To such dark thoughts Mike Dukakis seems all but impervious. He has a real capacity for incredulity. Gary Hart's behavior was as far from his comprehension as Reagan's invasion of Grenada. "What kind of craziness is that?" he will say. Friends like Lipsitt, expecting a more sophisticated analysis, have to remind themselves, "When it violates his deeply held values, it hits a gut, emotional response."
While his responses on domestic issues are often detailed, with an underpinning of experience, his pronouncements on foreign policy sound like liberal bumper stickers—in a perfect world, reasonable people would sit down and make the Contadora process work in Central America. And we wouldn't be "wandering around in the Persian Gulf bumping into mines." Let Kuwait ask the Russians to run interference for them in the Gulf, he says.
His message restates Reagan's appealing ends, but calls for very different means: a national comeback to optimism, energy, innovation, sacrifice for country, and social utopianism. It is the sort of call to revitalization on which political cycles have turned, every seventeen years or so, from the retreat into privatization, denial of social problems, and old-time religions. The question is, can Mike Dukakis transmit his personal discipline and sacrifice and unswerving confidence to a nation sliding into the twilight of its youthful supremacy?
If any of the Democratic candidates can, Dukakis seems the most likely to do so. The team he might assemble in the White House would surely draw on Massachusetts's competitive edge in advanced education and its cottage industry of raising prize politicos. One can imagine a beehive of idealistic young postgraduates (no BMW-driving yuppies need apply). Unlike Jimmy Carter, to whom Dukakis is often compared, this small man is not threatened by larger-than-life experts or political appointees who get more press than he does—as long as they get the job done. And Kitty Dukakis would unquestionably bring a new dimension to the job of First Lady; she'd be a fiery activist with a love of the arts who knows, from experience, that it's not enough to simply tell 'em "Just say no."

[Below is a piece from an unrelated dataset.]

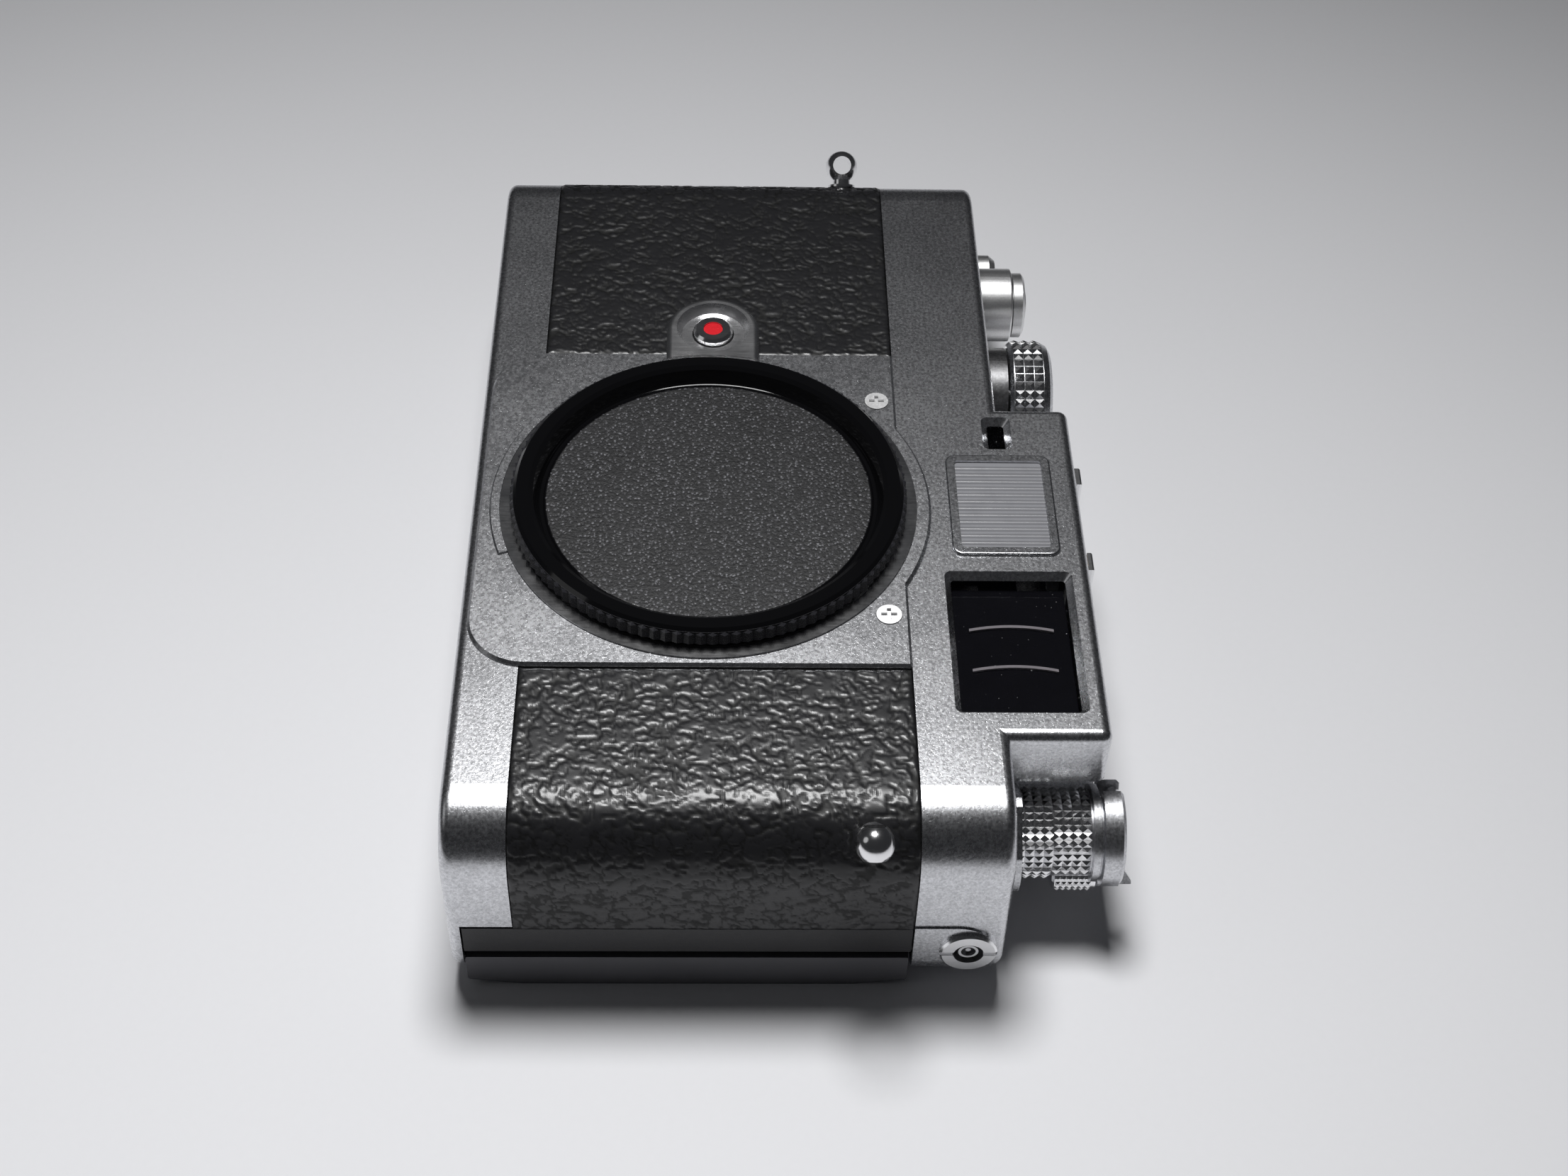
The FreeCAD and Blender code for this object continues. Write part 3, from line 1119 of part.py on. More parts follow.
def make_selector():
    """Small lever that chooses the frame lines."""
    y0 = block_top_y + 0.25
    disc = rod_y(selector_x, selector_z, 2.6, y0, y0 + 1.3)
    tab = prism_y([(selector_x - 1.2, selector_z - 5.4, 0.8), (selector_x + 1.2, selector_z - 5.4, 0.8),
                   (selector_x + 1.8, selector_z, 0), (selector_x - 1.8, selector_z, 0)], y0, y0 + 1.3)
    shaft = rod_y(selector_x, selector_z, 1.5, block_top_y - 2.2, y0 + 0.1)
    return fuse([disc, tab, shaft])


def make_sync_ring():
    x0 = near_x
    boss = rod_x(sync_y, sync_z, sync_r, x0, x0 + 0.9)
    boss = chamfer_edges(boss, 0.25, lambda p, e: abs(p.x - x0 - 0.9) < 0.01)
    neck = rod_x(sync_y, sync_z, sync_neck_r, x0 - 2.0, x0)
    ring = fuse([boss, neck]).cut(rod_x(sync_y, sync_z, 1.95, x0 - 1.5, x0 + 2))
    slots = box(x0 + 0.35, x0 + 2, sync_y - sync_r - 1, sync_y + sync_r + 1, sync_z - 0.35, sync_z + 0.35)
    return ring.cut(slots)


def make_sync_contact():
    x0 = near_x
    tube = rod_x(sync_y, sync_z, 1.3, x0 - 1.5, x0 + 0.5).cut(rod_x(sync_y, sync_z, 0.95, x0 - 1.2, x0 + 2))
    pin = rod_x(sync_y, sync_z, 0.35, x0 - 1.3, x0 + 0.2)
    return fuse([tube, pin])


def group(shapes):
    return Part.makeCompound(shapes)


def main():
    save("chassis", make_chassis())
    save("top_cover", make_top_cover())
    save("bottom_cover", make_bottom_cover())
    save("front_plate", make_front_plate())
    save("covering_rewind_side", covering(True))
    save("covering_release_side", covering(False))
    save("strap_lugs", make_lugs())
    save("lens_mount_ring", make_mount_ring())
    save("front_screws", make_front_screws())
    save("lens_release_shroud", make_shroud())
    save("lens_release_button", make_lens_button())
    save("lens_release_dot", rod_z(lens_button_x, lens_button_y, 1.4, front_z + 1.5, front_z + 1.85))
    save("lock_pin", make_lock_pin())
    save("body_cap", make_cap())
    save("rangefinder_window", glass_behind(rf_window, 1.0))
    save("viewfinder_window", glass_behind(view_window, 1.2))
    save("frame_window_bezel", make_bezel())
    save("frame_window", make_frame_window())
    save("viewfinder_prism", make_prism())
    save("link_prism", make_link_prism())
    save("eyepiece_frame", make_eyepiece())
    save("eyepiece_lens", make_eyepiece_lens())
    save("accessory_shoe", make_shoe())
    save("shoe_base", make_shoe_base())
    save("shoe_contact", make_shoe_contact())
    save("rewind_base", make_rewind_base())
    save("rewind_knob", make_rewind_knob())
    save("rewind_shaft", make_rewind_shaft())
    save("rewind_sleeve", make_rewind_sleeve())
    save("rewind_crank", make_crank())
    save("crank_handle", make_crank_handle())
    save("advance_lever", make_advance_lever())
    save("advance_lever_tip", make_advance_tip())
    save("release_collar", make_release_collar())
    save("release_button", make_release_button())
    save("speed_dial", make_dial())
    save("dial_collar", make_dial_collar())
    save("counter_housing", make_counter_housing())
    save("counter_lens", make_counter_lens())
    save("counter_disc", make_counter_disc())
    save("take_up_spool", make_spool())
    save("film_sprocket", make_sprocket())
    save("film_door", make_door())
    save("door_covering", make_door_cover())
    save("film_window", make_film_window())
    save("pressure_plate", make_pressure_plate())
    save("hinge_pin", rod_y(hinge_x, hinge_z, hinge_pin_r, door_bottom_y + 0.2, upper_edge_y - 0.4))
    save("shutter_frame", make_shutter_frame())
    for i, name in enumerate(("upper", "middle", "lower")):
        save("shutter_blade_" + name, make_blade(i))
    save("roller_arm", make_roller_arm())
    save("roller", make_roller())
    save("rangefinder_mirror", make_mirror())
    save("tripod_bush", make_tripod_bush())
    save("button_cells", make_cells())
    save("battery_cover", make_battery_cover())
    save("rewind_release_button", make_rewind_release())
    save("frame_selector", make_selector())
    save("sync_socket", group([make_sync_ring(), make_sync_contact()]))


if __name__ == "__main__":
    main()
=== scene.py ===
import math

import bpy
from bpy.props import FloatProperty, FloatVectorProperty, IntProperty, PointerProperty
from mathutils import Matrix, Vector, noise


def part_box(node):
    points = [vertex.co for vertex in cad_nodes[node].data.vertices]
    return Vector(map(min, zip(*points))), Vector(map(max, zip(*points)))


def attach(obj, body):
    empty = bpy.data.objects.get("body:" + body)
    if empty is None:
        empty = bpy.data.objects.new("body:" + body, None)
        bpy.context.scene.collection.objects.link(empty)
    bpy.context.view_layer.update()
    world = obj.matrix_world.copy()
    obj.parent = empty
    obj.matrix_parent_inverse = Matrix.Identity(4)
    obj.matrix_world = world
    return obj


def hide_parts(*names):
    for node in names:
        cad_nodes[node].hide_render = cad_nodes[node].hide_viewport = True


bl_info = {
    "name": "Rangefinder Camera Body",
    "version": (1, 0, 0),
    "blender": (4, 5, 0),
    "location": "View3D > Sidebar > Camera Body",
    "description": "Finishes and fine detail for a rangefinder film camera body with its body cap on",
    "category": "Object",
}

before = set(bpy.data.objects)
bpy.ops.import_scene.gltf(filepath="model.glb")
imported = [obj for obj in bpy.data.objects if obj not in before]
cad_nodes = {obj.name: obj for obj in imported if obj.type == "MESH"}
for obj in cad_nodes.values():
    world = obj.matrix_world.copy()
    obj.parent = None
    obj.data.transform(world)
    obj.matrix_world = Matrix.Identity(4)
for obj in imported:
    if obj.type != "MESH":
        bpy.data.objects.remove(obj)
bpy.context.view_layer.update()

MM = 0.001
BODY = "camera_body"


# ---- shader writing -----------------------------------------------------------------------
class Wire:
    """A socket in a material. Arithmetic on it adds Math nodes."""

    def __init__(self, finish, socket):
        self.finish = finish
        self.socket = socket

    def maths(self, operation, first, second):
        return self.finish.node("ShaderNodeMath", {"operation": operation}, {0: first, 1: second})

    def __add__(self, other):
        return self.maths("ADD", self, other)

    def __radd__(self, other):
        return self.maths("ADD", other, self)

    def __sub__(self, other):
        return self.maths("SUBTRACT", self, other)

    def __rsub__(self, other):
        return self.maths("SUBTRACT", other, self)

    def __mul__(self, other):
        return self.maths("MULTIPLY", self, other)

    def __rmul__(self, other):
        return self.maths("MULTIPLY", other, self)

    def __pow__(self, other):
        return self.maths("POWER", self, other)

    def step(self, low, high):
        """0 below low, 1 above high and a smooth rise between."""
        return self.finish.node("ShaderNodeMapRange", {"interpolation_type": "SMOOTHSTEP"},
                                {"Value": self, "From Min": low, "From Max": high})


class Finish:
    """A material built round one Principled shader."""

    def __init__(self, name, **constants):
        self.material = bpy.data.materials.new(name)
        self.material.use_nodes = True
        self.tree = self.material.node_tree
        self.shader = self.tree.nodes["Principled BSDF"]
        for key, value in constants.items():
            self.shader.inputs[key.replace("_", " ")].default_value = value

    def node(self, kind, settings=None, inputs=None, output=0):
        made = self.tree.nodes.new(kind)
        for key, value in (settings or {}).items():
            setattr(made, key, value)
        for key, value in (inputs or {}).items():
            self.feed(made.inputs[key], value)
        return Wire(self, made.outputs[output])

    def feed(self, socket, value):
        if isinstance(value, Wire):
            self.tree.links.new(value.socket, socket)
        else:
            socket.default_value = value

    def to(self, socket_name, value):
        self.feed(self.shader.inputs[socket_name], value)

    def place(self):
        """Position in the camera's own frame, in metres."""
        return self.node("ShaderNodeTexCoord", output="Object")

    def grain(self, size, detail=2.0, rough=0.5, where=None):
        """Soft noise from 0 to 1 whose lumps are about this size in metres."""
        return self.node("ShaderNodeTexNoise", None, {"Vector": where or self.place(), "Scale": 1 / size,
                                                      "Detail": detail, "Roughness": rough})

    def cells(self, size, feature="F1", output="Distance", where=None):
        return self.node("ShaderNodeTexVoronoi", {"feature": feature},
                         {"Vector": where or self.place(), "Scale": 1 / size}, output)

    def stretched(self, x, y, z):
        return self.node("ShaderNodeMapping", None, {"Vector": self.place(), "Scale": (x, y, z)})

    def mix(self, share, low, high):
        """Colour between two colours."""
        return self.node("ShaderNodeMix", {"data_type": "RGBA"}, {0: share, 6: low, 7: high}, 2)

    def bump(self, height, distance, strength=1.0):
        raised = self.node("ShaderNodeBump", None, {"Height": height, "Distance": distance, "Strength": strength})
        self.to("Normal", raised)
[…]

But how do you feel about him? my friends persist in asking.
I find myself answering in the same cautious, self-protective phrases I have heard from veteran idealists all over the country. Peel down the phrases and what is really being said is:
I'm afraid to fall in love again. I've been hurt too often. I can't stand to be made a fool of one more time. They're all so demanding—you give your heart and what happens? Vote for them and you know they won't respect you in the morning. No, at least for the time being, I'd rather go it alone.
After the flirtation with Hart, the fervor for Ferraro, the humiliation with McGovern, the heartbreak over Bobby, the killing of King, the curse stamped on Camelot, and the disillusionment with Reagan—twenty-five years of unrequited, misplaced, or annihilated love—do we really want a leader who appeals to our emotions? Or might we be ready for a hardheaded, thoroughly decent, pre-war model of a man, one who would wear very well indeed, never tell us a lie, give good value on the dollar, and keep Amtrak running on time?
We have waited so long for a political leader to believe in with all our hearts, it may be too late for the Vietnam generation, and even for Dukakis's own Silent Generation, to soften the calluses of cynicism, satire, and sarcasm, to reverse the retreat into personal fantasy. If a good man or qualified woman is hard to find, the even harder task is to suspend disbelief and come down from the bleachers to take another chance.